I am not constrained to act in a certain way against my will; instead my will determines how I act.
So your "will" is nothing else but the deterministic law itself, but just given a fancy name, in this case.
Yes it is true under determinism that if I do X then it was always going to be the case, ever since the Big Bang, that I would do X (because it was always going to be the case that I would want to do X) – but so what?
Yes, but you will have a hard time convincing me that your "will" is anything else but the dynamical rules themselves - over which you have no choice. Like the "will" of a deterministic machine is to execute its program.
Saying it is unavoidable leads to misunderstanding – because there are two types of unavoidable and many people get them confused. There is the “fatalism” type of unavoidable (where “what is going to happen is going to happen, whether you like it or not!”), but such things are not necessarily unavoidable under determinism (where “what is going to happen only happens because you want it to happen”). If I want to avoid something, and I am physically unconstrained, then I can avoid it, even under determinism.
Hell, you don't even have the possibility
not to want to avoid it ! This possibility is not even open to you. Like the possibility not to follow its computer program is not open to a deterministic machine.
Your "will" is nothing else but the dynamical law you are going to have to follow in any case. There are no alternatives open to you, and if you think so, then that's the *illusion* of free will you have. "Desiring" something else than what is determined by the deterministic dynamics since the big bang, is not an option, in the same way as *not* minimizing its action is not an option to an apple. So in as much an apple has any "desire", it must be to minimize its action.
The same is true under determinism – if I had chosen to do something different then I would have done something different.
No, you couldn't. The option was not open to you, you could not have desired anything else than what was fixed since the big bang.
BTW, I'm
not advocating free will, in fact in as much as I have to pick anything, I'd rather say that we do not have free will (but only the illusion). But if we are going to require "free will" I'm only indicating that, by definition, it is not going to follow any deterministic prescriptions, and that the laws of nature need to leave some room for it by being *ignorant* of what will happen - so leaving open more than one option from which to pick.
The free will advocates would have us believe that there must be some mystical but unidentified and mysterious introduction of non-determinism at some point – but nobody has any idea of how this would work, or how this could magically turn a supposedly non-free will act into a free will act.
As I said, it is
essential for an entity exercising free will that it doesn't follow any dynamics, or rules. The randomness resides not in the exercise of free will from the PoV of the entity exercising it, but rather externally: externally, one has to remain fundamentally ignorant of the decision the free will entity will take, and hence needs to introduce an element of randomness (= ignorance) in any dynamical prescription of the event.
Non-determinism means that the future is “open”, but how does this create any kind of “free will choice” (in any real meaning of the word) where none existed before? If a deterministic machine, by your definition, cannot make a choice, then by what mechanism are we able to magically create the conditions for a choice by simply adding non-determinism into the equation? How exactly does this work?

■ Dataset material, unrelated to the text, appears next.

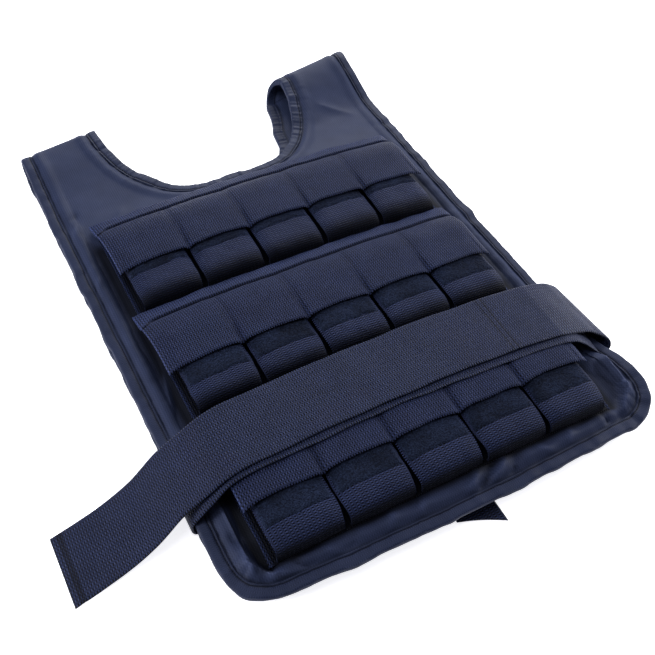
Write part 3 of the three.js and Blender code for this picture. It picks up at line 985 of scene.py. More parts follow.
@dataclass(frozen=True)
class Crease:
    """A soft ridge or valley in the cloth, from one place to another, in millimetres.

    Args:
        start_x, start_y: where it starts on the pattern.
        end_x, end_y: where it ends.
        height: half its height, less than 0 for a valley.
        width: how far it reaches to each side.
    """

    start_x: float
    start_y: float
    end_x: float
    end_y: float
    height: float
    width: float

    def relief(self, x: np.ndarray, y: np.ndarray) -> np.ndarray:
        """Its height at each point, sharp along the middle and faded at both ends.

        Args:
            x, y: places on the pattern.

        Returns:
            Height over the cloth, twice the named height along the crest.
        """
        dx, dy = self.end_x - self.start_x, self.end_y - self.start_y
        size = math.hypot(dx, dy)
        from_x, from_y = x - self.start_x, y - self.start_y
        along = (from_x * dx + from_y * dy) / size**2
        off = (from_x * dy - from_y * dx) / size
        fade = smooth(-0.15, 0.25, along) * (1.0 - smooth(0.75, 1.15, along))
        return 2.0 * self.height * fade * np.exp(-(np.abs(off / self.width) ** 1.3))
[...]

Well, the essence of the concept is that we cannot say how it works, because from the moment we can, we destroy the very concept of free choice !
It is inevitable that the free will believer believes the magic potion of free will is buried somewhere within non-determinism – he has no choice!
Yes, that was my point. Determinism doesn't allow for free will. Non-determinism doesn't provide it, but is at least a necessary condition even to start contemplating its possibility. It leaves the possibility, because the laws of nature leave open several potential alternatives (in contrast to deterministic laws). In order to have a free choice, one needs several alternatives to pick from in the first place.
The second point is that, in order not to destroy the very possibility opened up by having now different potential alternatives, the entity exercising free will cannot, itself, be subject to any regularities of laws itself (because these regularities or laws would then close the door that was opened by the non-deterministic laws in the first place). So it remains a fundamentally mystical concept.
But, again, I'm not an advocate of free will. I'm only putting down the consequences of the concept, that's all.
The very notion is irrational and incoherent, but the free will believer has no other choice – irrationality and incoherency must be more comforting than the evils of determinism.
No, not at all. Free will would simply imply that there are limits to the rational description of nature, that's all. That some things are fundamentally underscribable.
I am the driver of my train, and the train goes where I want it to go – my will is not determined by the tracks and terrain ahead of me, but instead those tracks and terrain are determined by my will. All perfectly compatible with determinism. What possible purpose would be served by introducing non-determinism, so that the train might go where I did NOT want it to go?
The tracks are nothing else but the deterministic laws of nature, and what you describe as your free will is nothing else but that same dynamics. You want the train to go where the track is, the track is where you want the train to go, and this is already determined since the big bang. Exactly as the apple wanting to fall on exactly the trajectory that is minimizing its action.
Again you insist that all choice must be free will choice – you do not acknowledge the existence of deterministic choice. What about random choice – would you accept that such a thing as random choice exists? If yes, then why not deterministic choice?
"random choice" is, as I said before, only random to the exterior of the entity exercising free will. Random means: no way to know which one. Clearly the entity making the choice knows which one: it picks it. The "random" part comes from the *non-existence* of any specific regularity of rule that could determine what the entity "has" to choose.
As I said, a free will entity must necessarily be undescribable by any form of dynamics. It's part of its essential being.
You claim the machine is not making a choice, because it is acting deterministically. Where does the ability to make a choice come from then – from non-determinism? How can adding non-determinism into the machine’s decision-making process turn a non-choice into a choice? How does it work? How can{/b] it work? It’s incoherent.
No, it is fundamentally undescribable, that's all. You can call it mystical. Yes, free will is an essentially mystical concept. Mystical in the sense of fundamentally undescribable.